In der Vernehmlassung fiel die Vorlage bei der Branche komplett durch. Die Vorschläge "sind in der Praxis nicht umsetzbar", erklärte der Telekomverband Asut. Der Aufbau einer eigenen Stromversorgung durch die Telekombranche sei nicht möglich. Die Asut bemängelte, dass für die vorgeschlagenen Massnahmen teils die rechtlichen Grundlagen fehlten. Der Verband schlug daher einen "runden Tisch" vor, um mit allen Beteiligten die Härtung kritischer Infrastrukturen anzugehen.

Auf diesen Vorschlag geht der SVP-Bundesrat nun ein. Dort sollen die Ansprüche und Umsetzungsmöglichkeiten der beteiligten Kreise besser in Übereinstimmung gebracht und kreative und möglichst technologieoffene Lösungen erarbeitet werden, sagte Rösti am Dienstag.

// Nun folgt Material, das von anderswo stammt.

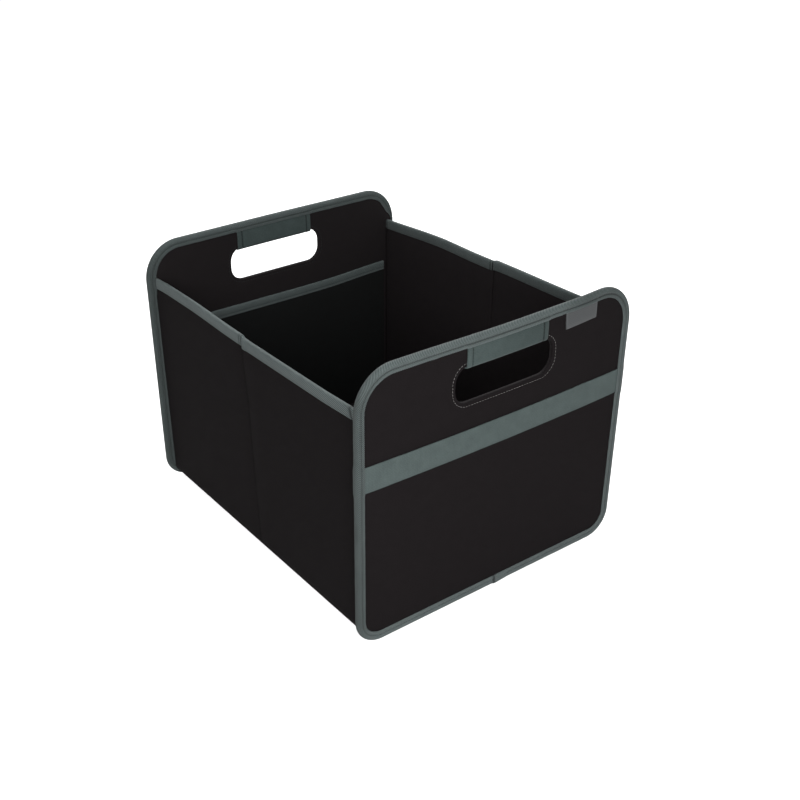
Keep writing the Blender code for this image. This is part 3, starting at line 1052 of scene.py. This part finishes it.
@dataclass
class FrontTrim:
    """The closing band and the bare tag on the front panel."""

    panel: EndPanel
    band_low: float = 165.2 * MM
    band_high: float = 190.2 * MM
    band_half: float = 152.5 * MM
    band_sag: float = 2.0 * MM
    band_flat: float = 25.0 * MM
    tag_left: float = 71.9 * MM
    tag_right: float = 110.5 * MM
    tag_low: float = 253.4 * MM
    tag_flat: float = 17.0 * MM
    tag_curl: float = 1.1 * MM

    def band(self) -> None:
        """Flat band across the front, sewn in under the edge tape at both ends and a little slack between."""
        half, edge, rows, cuts = self.band_half, 0.28 * MM, 9, 120
        xs = [-half + 2.0 * half * i / cuts for i in range(cuts + 1)]
        loops: list[Loop] = []
        for x in xs:
            share = 1.0 - (x / half) ** 2
            low = self.band_low - self.band_sag * share + 0.25 * MM * wander(x, 0.0, 40.0 * MM, 2.0)
            high = self.band_high - self.band_sag * share + 0.25 * MM * wander(x, 1.0, 40.0 * MM, 4.0)
            tuck = min(smooth_step(x, -half, -145.0 * MM), 1.0 - smooth_step(x, 142.5 * MM, 150.0 * MM))
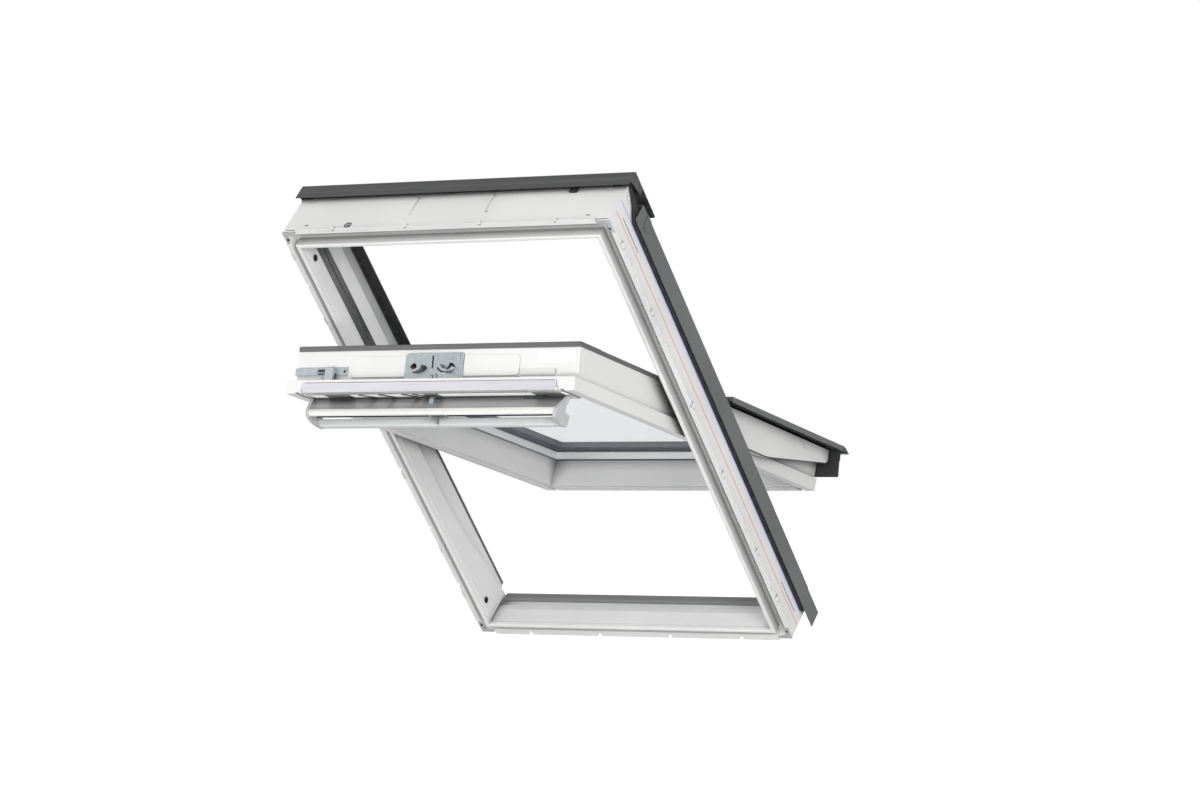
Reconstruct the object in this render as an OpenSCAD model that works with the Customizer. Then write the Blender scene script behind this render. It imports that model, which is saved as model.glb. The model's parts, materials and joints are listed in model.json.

Abschaltung von Onlineplattformen

Bei einem anderen Punkt hat sich die Regierung mit der Telekombranche gefunden: Bei einer Strommangellage will der Bundesrat die Übertragung grosser Datenmengen im Mobilfunknetz erschweren und gewisse Webseiten sperren. Einen entsprechenden Verordnungsentwurf hat er im Februar in die Vernehmlassung geschickt.

Betroffen wären viel genutzte Plattformen für soziale Medien, Videos und Musik. Dies mit dem Ziel, den Datenverkehr zu reduzieren. Um welche Plattformen es sich handelt, konkretisiert der Bundesrat nicht. Die Festlegung der zu sperrenden Plattformen wird erst im Krisenfall festgelegt.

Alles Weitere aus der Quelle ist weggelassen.